For a more direct comparison, ALF-Score++ is able to provide a comprehensive and well-distributed range of walkability scores to each node on the road across cities as opposed to area-based walkability measures such as Can-ALE17 that provide low spatial resolution scores associated with large DA areas. Moreover, the inclusion of predictability and crowd-sourced user opinion significantly changes the way walkability scores are measured by incorporating users’ perspectives as ground truth to more accurately reflect individuals’ points of view and build a significantly stronger model over time. Since ALF-Score is the first known predictive walkability measure and since walkability is subjective, it is difficult to directly compare its scores with that of others. But in a broader spectrum, ALF-Score and its extensions, ALF-Score+ and ALF-Score++, have introduced some new approaches such as predictability, personalization and transferability of walkability that no other walkability measure, as of the time of this research, offer.

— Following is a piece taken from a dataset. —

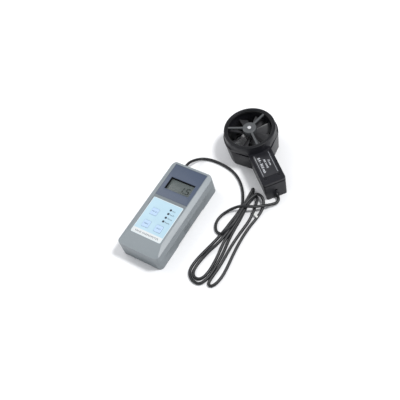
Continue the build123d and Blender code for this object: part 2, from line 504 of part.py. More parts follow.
# ---------------------------------------------------------------- cable
def cable(name, start, route):
    """tube of straight runs joined by tangent arcs, as large as the runs allow"""
    points = [Vector(*p) for p in [start] + route]
    runs = [b - a for a, b in zip(points, points[1:])]
    radii = []
    for before, after in zip(runs, runs[1:]):
        half_turn = math.radians(before.get_angle(after)) / 2
        radii.append(ARC_SHARE * min(before.length, after.length) / math.tan(half_turn))
    path = FilletPolyline(*points, radius=radii)
    section = Plane(origin=points[0], z_dir=runs[0]) * Circle(CABLE_R)
    tube = sweep(section, path=path)
    print(name, "length", round(path.length, 1), "volume ratio",
          round(tube.volume / (math.pi * CABLE_R ** 2 * path.length), 4),
          "radii", [round(r, 1) for r in radii])
    return tube


meter_end = (METER_X + METER_EXIT_X, METER_Y + CASE_L / 2 + 0.05 + GROMMET_OUT, SEAM_Z)
turn = math.radians(PROBE_TURN)
probe_reach = HANDLE_END_X + 0.05 + GROMMET_OUT
probe_end = (PROBE_X + probe_reach * math.cos(turn), PROBE_Y + probe_reach * math.sin(turn), PROBE_EXIT_Z)
parts["cable_meter_run"] = cable("cable_meter_run", meter_end, METER_ROUTE)
parts["cable_probe_run"] = cable("cable_probe_run", probe_end, PROBE_ROUTE)


def outline_face(points, radius):
    outline = Polygon(*points, align=None)
    return fillet(outline.vertices(), radius)


hank = extrude(outline_face(HANK_OUTLINE, HANK_R), HANK_H)
hank += extrude(outline_face(HANK_RIDGE, HANK_RIDGE_R), HANK_RIDGE_H)
parts["cable_hank"] = hank
tie_x, tie_y = TIE_AT
tie = block(0, 0, HANK_H, *TIE_SIZE)
parts["hank_tie"] = Pos(tie_x, tie_y, 0) * Rot(0, 0, TIE_TURN) * tie

# ---------------------------------------------------------------- export
os.makedirs("parts", exist_ok=True)
for name, shape in parts.items():
    export_step(shape, f"parts/{name}.step")
print(len(parts), "nodes")
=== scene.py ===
"""Vane anemometer: a grey meter, a black vane probe and the long cable that joins them.

Shapes are modelled in millimetres in the meter's or the probe's own frame and then put in place.
The meter's frame has its display end towards +Y. The probe's has its handle along +X.
"""
import math

import bmesh
import bpy
from mathutils import Matrix, Vector


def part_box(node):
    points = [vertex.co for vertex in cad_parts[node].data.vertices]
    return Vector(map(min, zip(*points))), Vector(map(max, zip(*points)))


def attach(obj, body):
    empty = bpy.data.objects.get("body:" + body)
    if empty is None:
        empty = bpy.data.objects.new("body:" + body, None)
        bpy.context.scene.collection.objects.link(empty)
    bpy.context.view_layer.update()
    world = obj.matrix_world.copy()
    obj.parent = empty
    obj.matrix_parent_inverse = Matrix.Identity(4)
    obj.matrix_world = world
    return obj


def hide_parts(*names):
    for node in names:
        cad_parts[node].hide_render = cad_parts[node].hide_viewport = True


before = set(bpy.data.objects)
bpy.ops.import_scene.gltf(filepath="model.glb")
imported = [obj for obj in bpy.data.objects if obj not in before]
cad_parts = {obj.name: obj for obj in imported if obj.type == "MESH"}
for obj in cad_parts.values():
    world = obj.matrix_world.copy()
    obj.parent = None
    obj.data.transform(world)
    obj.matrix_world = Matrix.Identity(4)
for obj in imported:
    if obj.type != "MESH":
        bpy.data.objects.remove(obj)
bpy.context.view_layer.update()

MM = 0.001


# ---------------- where things are, from the frame
def middle(node):
    low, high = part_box(node)
    return (low + high) / 2


def half_size(node):
    low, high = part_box(node)
    return (high - low) / 2 / MM


def local_box(node):
    """lowest and highest corner of a node of the meter, in the meter's frame, in millimetres"""
    return [(corner - METER_AT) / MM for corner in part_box(node)]


METER_AT = middle("front_case") * Vector((1, 1, 0))
PROBE_AT = middle("vane_axle") * Vector((1, 1, 0))
HANDLE_WAY = (middle("probe_grommet") - PROBE_AT).to_2d()
PROBE_TURN = math.atan2(HANDLE_WAY.y, HANDLE_WAY.x)
TO_METER = Matrix.Translation(METER_AT) @ Matrix.Scale(MM, 4)
TO_PROBE = Matrix.Translation(PROBE_AT) @ Matrix.Rotation(PROBE_TURN, 4, "Z") @ Matrix.Scale(MM, 4)

HALF_W, HALF_L, _ = half_size("front_case")
CASE_LOW, CASE_HIGH = local_box("front_case")
SEAM_TOP, CROWN = CASE_LOW.z, CASE_HIGH.z
SEAM_FOOT = SEAM_TOP - 0.3
PANEL_LOW, PANEL_HIGH = local_box("display_panel")
PAD_LOW, PAD_HIGH = local_box("keypad_overlay")
GLASS_LOW, GLASS_HIGH = local_box("lcd_glass")
BOARD_LOW, BOARD_HIGH = local_box("main_board")
COVER_LOW, COVER_HIGH = local_box("battery_cover")
BATTERY_LOW, BATTERY_HIGH = local_box("battery")
KEY_NODES = ("hold_key", "max_min_key", "unit_key")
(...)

We believe ALF-Score and its various extensions such as ALF-Score+ and ALF-Score++ can be very beneficial and act as very powerful tools for many people from various backgrounds working on different domains. Although ALF-Score can produce results specific to various parameters, such as demographics to provide personalized walkability scores, ALF-Score’s pipeline takes a generalized approach instead to allow for various issues that may not be related to walking or walkability be addressed using this method. For instance, bikeability46, school friendliness, transit friendliness47, or even POI specialties based on different demographics and perceptions. Moreover, the pipeline is capable of handling wide variety of features as well as other types of networks instead of road network. For example, subway networks. At its core, ALF-Score requires a vector of user-based ground truth labels alongside a list of features and uses a dedicated web-tool to crowd-source this user-based data. However, ALF-Score’s pipeline follows a black box system and works with any compatible input data regardless of how they were collected, prepared or processed. The ground truth data can be processed according to individual researchers’ needs and this step can be bypassed in the pipeline. Although walkability scores generated by ALF-Score and its extensions rely on user labels and road network data, the generalization offered by ALF-Score's pipeline can be further distilled to beyond road networks. Road network data is treated as any other features and can be replaced with an appropriate feature based on the issue at hand and the research requirements. We genuinely believe that ALF-Score opens the door to many possibilities well beyond the scope covered in this research.